Occupancy and rate in largest markets reflect improvement in business travel and groups >>
The US hotel industry saw January revenue per available room (RevPAR) at 10.4% above the same month in 2019 ($75.01), according to research from STR.
Other January results for the month included occupancy at 52.8% (down 3% from 2019) and average daily rate (ADR) at $142.14 (up 13.8%).
Markets with the lowest occupancy for the month included Chicago (42.7%) and Minneapolis (43.3%). San Francisco reported the steepest decline in occupancy when compared with 2019 (down 25.4%).
Reflecting continued improvement in business travel and groups, STR’s Top 25 Markets showed higher occupancy and ADR than all other markets.
In its first Hospitality Industry Sentiment survey, published last week, STR found that labor-related issues and energy/utility costs were among the top challenges on the minds of global hotel and travel industry professionals, while leisure demand and increased guest spending were seen as the biggest strengths.
Brianna Doyle, research analyst, said that while respondents around the globe cited similar challenges, professionals in North America said labor supply and costs topped their lists. The survey group, she said, also expressed trepidation for the overall economy, including recessionary headwinds, interest rates, inflation and depreciation of the US dollar, as well as limited flight availability and higher airfares.

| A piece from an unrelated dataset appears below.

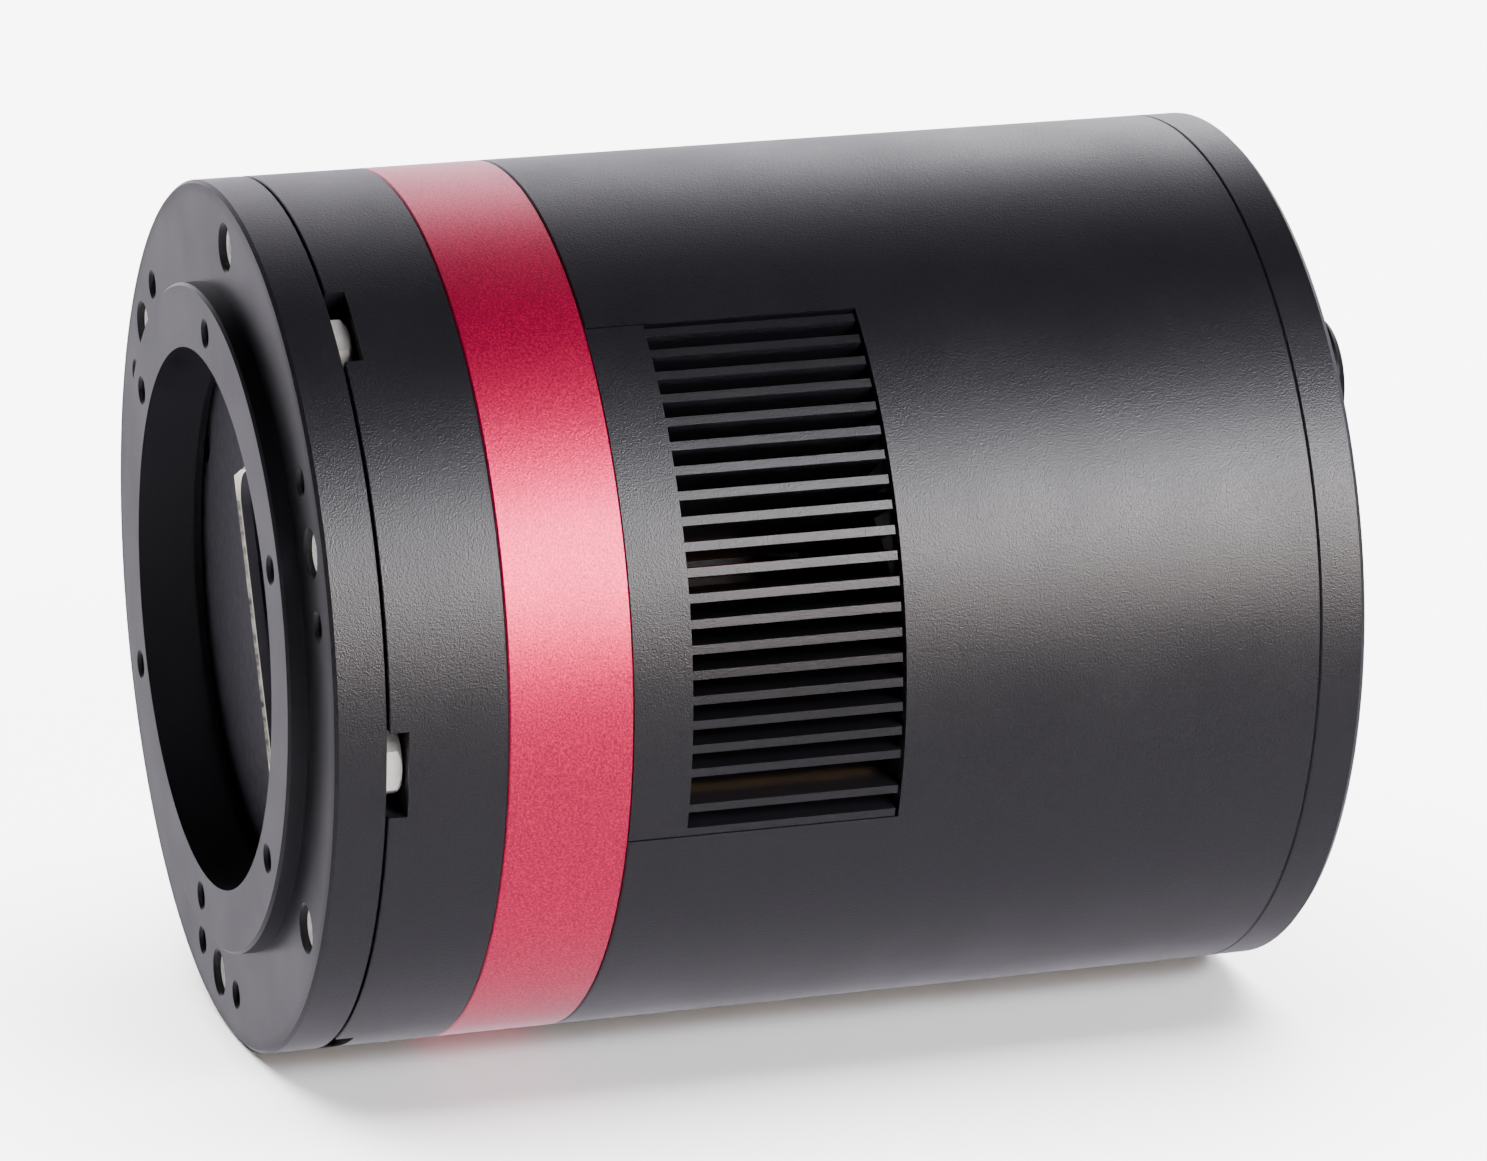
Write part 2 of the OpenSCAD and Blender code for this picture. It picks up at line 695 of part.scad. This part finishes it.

Over a third of respondents, said Doyle, noted “bleisure” travel as a positive dynamic for their business. Other notable boosts included the chance to perform property renovations, lifts in hotel room rates and the possibility of travel price inflation easing in 2023. In addition to these challenges and strengths, a third of respondents expect to meet or surpass 2019 hotel occupancy levels in the first quarter of 2023, while 46% anticipate achieving that goal by the end of the year.